[Peace-discuss] Signing statements
Morton K. Brussel
brussel4 at insightbb.com
Fri Feb 1 15:50:42 CST 2008
I hate to disseminate bad news, but this is noteworthy. --mkb
Signing Statement Silence
http://afterdowningstreet.org/node/30561
By David Swanson
Every major pseudo peace movement organization in the country, afraid
to actually urge Congress to cut off the money for the illegal
occupation of Iraq, believed it was really important to set up a
commission to probe contractor waste in Iraq, and to once again ban
the construction and maintenance of permanent U.S. military bases in
Iraq. Every open-government and whistleblowers group backed the
expansion of protections for whistleblowers and the requirement that
intelligence agencies promptly respond to congressional requests for
documents.
This week President Bush signed the Defense Authorization bill into
law, and then added a statement announcing his right to violate these
four provisions. And the silence is deafening.
The Guardian newspaper in England, and the Boston Globe wrote serious
reports.
The Associated Press wrote an article that touched on the topic but
missed the point.
The Virginian Pilot wrote an article that followed Senator Jim Webb's
lead and avoided the central problem.
Senators Casey, Levin, and Webb made remarks that failed to challenge
Bush's abuse of power or mention the word "impeachment."

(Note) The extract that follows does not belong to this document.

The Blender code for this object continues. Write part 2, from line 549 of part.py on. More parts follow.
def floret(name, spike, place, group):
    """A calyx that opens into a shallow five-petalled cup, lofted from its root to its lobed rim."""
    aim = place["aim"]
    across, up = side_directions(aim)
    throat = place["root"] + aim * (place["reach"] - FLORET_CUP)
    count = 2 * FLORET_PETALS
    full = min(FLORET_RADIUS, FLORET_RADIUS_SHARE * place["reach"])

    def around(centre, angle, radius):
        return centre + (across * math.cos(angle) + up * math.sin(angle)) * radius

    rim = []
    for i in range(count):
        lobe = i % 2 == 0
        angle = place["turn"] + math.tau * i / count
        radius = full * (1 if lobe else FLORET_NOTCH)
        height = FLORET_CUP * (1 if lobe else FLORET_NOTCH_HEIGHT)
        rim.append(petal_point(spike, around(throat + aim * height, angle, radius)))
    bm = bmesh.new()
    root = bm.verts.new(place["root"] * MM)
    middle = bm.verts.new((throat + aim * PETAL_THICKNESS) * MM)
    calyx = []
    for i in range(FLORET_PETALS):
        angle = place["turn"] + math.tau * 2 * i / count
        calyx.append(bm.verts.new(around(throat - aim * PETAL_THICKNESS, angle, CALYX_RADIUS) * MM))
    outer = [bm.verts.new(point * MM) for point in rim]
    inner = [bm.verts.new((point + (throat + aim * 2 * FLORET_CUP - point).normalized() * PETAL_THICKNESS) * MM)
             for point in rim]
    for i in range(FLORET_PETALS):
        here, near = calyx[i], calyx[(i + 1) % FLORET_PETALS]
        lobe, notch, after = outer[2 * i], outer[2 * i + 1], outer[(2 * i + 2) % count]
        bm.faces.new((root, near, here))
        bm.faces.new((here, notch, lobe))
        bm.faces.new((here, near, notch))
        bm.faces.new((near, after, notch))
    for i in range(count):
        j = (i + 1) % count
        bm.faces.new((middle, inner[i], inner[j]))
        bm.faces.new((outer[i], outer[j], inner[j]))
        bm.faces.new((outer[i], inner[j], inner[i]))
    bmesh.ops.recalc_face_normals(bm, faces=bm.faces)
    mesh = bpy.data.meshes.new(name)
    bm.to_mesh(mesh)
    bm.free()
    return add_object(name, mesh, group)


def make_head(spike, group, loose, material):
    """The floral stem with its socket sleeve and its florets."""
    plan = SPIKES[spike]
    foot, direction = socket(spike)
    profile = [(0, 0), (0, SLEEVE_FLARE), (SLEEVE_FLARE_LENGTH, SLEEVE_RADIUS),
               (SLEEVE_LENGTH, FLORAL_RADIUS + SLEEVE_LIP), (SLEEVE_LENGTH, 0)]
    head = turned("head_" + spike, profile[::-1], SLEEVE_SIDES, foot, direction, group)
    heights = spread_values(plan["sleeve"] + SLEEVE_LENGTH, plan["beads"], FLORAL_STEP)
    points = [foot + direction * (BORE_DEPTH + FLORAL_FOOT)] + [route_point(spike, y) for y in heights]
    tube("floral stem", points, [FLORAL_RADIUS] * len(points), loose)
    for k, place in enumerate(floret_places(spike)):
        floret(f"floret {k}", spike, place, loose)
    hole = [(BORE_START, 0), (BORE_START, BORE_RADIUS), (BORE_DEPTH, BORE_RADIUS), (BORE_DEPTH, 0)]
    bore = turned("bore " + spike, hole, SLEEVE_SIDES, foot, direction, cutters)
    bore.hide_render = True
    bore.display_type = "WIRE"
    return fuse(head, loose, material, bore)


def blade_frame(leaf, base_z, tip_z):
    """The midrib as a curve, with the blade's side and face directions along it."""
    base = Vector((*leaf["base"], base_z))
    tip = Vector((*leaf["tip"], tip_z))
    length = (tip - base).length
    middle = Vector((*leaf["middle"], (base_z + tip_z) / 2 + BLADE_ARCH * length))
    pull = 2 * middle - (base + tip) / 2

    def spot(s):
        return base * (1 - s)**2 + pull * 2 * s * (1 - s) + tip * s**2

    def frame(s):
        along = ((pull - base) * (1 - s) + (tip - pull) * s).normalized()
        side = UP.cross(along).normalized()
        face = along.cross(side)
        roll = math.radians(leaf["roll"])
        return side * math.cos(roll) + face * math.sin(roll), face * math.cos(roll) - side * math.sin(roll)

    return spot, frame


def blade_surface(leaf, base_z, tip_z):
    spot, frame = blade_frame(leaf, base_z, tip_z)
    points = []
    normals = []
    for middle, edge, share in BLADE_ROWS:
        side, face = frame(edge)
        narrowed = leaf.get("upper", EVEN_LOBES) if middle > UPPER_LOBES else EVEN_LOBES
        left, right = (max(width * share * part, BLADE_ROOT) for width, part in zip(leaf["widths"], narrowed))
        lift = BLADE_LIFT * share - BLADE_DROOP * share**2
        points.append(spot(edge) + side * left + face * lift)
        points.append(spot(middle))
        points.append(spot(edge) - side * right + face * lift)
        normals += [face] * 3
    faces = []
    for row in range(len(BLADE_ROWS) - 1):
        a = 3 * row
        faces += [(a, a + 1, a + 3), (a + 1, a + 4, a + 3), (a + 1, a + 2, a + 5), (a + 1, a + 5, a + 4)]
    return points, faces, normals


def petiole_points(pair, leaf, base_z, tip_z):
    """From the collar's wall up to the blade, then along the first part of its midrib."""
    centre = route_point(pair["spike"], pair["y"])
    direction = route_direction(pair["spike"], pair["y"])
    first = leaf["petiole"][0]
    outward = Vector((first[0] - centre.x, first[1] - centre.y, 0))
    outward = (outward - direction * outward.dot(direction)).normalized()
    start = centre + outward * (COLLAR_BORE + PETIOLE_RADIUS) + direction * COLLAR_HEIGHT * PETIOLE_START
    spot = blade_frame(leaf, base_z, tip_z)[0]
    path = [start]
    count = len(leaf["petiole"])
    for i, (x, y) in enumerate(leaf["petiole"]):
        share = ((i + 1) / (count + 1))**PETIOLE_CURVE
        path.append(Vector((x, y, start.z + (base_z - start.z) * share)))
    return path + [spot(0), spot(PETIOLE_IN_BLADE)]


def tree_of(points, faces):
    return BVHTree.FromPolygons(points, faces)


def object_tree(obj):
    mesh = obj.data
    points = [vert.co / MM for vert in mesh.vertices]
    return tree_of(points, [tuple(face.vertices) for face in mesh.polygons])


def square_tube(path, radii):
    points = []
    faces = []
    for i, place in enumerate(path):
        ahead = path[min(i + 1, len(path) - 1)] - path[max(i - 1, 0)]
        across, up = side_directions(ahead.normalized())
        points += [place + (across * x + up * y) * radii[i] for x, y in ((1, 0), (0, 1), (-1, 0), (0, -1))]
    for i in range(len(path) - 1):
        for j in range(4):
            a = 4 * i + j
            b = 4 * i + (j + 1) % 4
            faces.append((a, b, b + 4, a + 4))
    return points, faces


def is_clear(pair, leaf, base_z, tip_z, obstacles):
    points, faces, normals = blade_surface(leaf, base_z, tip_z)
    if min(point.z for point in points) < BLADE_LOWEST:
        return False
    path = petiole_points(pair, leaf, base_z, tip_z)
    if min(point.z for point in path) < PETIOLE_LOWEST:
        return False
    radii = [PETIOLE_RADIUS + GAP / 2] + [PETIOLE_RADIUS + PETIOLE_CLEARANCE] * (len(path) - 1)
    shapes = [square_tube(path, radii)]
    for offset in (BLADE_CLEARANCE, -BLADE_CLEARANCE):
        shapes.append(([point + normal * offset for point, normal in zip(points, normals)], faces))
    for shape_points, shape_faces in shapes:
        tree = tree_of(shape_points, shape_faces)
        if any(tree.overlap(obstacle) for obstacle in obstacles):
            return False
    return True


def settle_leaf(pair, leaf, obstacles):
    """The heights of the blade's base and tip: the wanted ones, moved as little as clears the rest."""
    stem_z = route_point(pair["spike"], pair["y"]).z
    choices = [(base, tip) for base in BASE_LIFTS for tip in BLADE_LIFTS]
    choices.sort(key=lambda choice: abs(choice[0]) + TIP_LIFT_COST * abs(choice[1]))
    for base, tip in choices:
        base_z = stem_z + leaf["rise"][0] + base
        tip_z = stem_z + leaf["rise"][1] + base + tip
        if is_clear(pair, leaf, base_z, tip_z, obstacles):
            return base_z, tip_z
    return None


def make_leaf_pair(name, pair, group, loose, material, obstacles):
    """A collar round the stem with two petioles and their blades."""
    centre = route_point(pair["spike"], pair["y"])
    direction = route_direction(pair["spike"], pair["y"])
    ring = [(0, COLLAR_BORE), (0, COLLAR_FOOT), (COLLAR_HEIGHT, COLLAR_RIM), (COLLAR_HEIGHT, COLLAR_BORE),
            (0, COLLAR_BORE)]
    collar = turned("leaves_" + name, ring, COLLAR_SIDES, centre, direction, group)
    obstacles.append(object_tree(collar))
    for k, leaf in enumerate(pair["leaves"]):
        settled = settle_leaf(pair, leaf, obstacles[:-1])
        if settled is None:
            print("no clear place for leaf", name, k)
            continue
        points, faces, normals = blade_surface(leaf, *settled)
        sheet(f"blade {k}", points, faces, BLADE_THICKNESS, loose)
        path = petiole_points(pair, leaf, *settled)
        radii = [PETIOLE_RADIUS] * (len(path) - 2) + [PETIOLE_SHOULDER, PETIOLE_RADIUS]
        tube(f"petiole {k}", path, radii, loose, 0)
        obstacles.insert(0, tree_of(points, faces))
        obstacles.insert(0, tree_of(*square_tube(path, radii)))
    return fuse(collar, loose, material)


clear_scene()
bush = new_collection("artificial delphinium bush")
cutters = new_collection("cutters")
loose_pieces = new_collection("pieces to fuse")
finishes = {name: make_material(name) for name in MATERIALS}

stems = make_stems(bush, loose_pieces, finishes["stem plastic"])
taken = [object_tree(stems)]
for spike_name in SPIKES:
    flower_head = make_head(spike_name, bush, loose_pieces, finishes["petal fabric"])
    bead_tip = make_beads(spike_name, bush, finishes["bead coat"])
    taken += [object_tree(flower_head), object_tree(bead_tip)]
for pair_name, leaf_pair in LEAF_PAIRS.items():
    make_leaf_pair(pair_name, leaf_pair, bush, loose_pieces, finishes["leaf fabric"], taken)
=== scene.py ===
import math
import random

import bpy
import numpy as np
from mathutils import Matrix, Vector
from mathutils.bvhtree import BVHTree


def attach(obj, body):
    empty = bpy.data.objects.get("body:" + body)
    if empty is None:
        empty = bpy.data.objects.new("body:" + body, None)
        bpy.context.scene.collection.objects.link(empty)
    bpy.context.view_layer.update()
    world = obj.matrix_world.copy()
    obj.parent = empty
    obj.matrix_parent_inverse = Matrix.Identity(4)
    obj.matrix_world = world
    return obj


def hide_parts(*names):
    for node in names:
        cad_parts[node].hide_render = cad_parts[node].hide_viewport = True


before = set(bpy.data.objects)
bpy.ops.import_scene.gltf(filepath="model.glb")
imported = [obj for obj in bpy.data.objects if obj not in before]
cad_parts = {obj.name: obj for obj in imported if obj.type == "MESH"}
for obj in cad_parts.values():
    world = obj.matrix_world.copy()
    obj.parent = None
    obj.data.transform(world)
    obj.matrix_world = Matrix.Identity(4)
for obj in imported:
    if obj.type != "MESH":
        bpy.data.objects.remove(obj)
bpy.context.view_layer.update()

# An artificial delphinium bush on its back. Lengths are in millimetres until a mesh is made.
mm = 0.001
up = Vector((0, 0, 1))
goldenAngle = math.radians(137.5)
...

The House of Representatives maintained a total and absolute silence.
And activist groups followed suit.
And they look like fools or hypocrites. All of them.
Yes, previous presidents have written signing statements, but never
to announce their right to violate laws, only to express opinions
about the laws that they were going to, as a matter of their
essential duty as president, enforce.
Yes, a signing statement announcing the right to violate a law, and
the actual violation are two different things.
Yes, a signing statement should be meaningless.
But the Supreme Court cites them and the Bush-Cheney administration
acts on them. This is not the first time Bush has given himself the
right to violate bans on permanent military bases, and he has
continued to violate those bans. Bush and Cheney routinely refuse to
provide Congress with information, to sanction contractor abuse, and
to punish whistleblowers. These behaviors will continue, just as will
torture and warrentless spying and various other activities that this
administration derives the right to engage in from signing statements.
The Government Accountability Office found last year that in a small
sample of these signing statements the Bush-Cheney administration had
already followed through on violating 30 percent of the laws it
claimed the right to violate. The corporate media now spins this as
glass-half-full news (more than half the time he doesn't mean it!
hurray!).
Last January the House Judiciary Committee held hearings on the
matter, laying bare the violation of constitutional separation of
powers. A Justice Department official testified that the president
could violate any law he liked until the Supreme Court told him to stop.
Any fourth grader who has seen the Constitution could tell you he was
wrong. Sadly, in our new reality, he was right.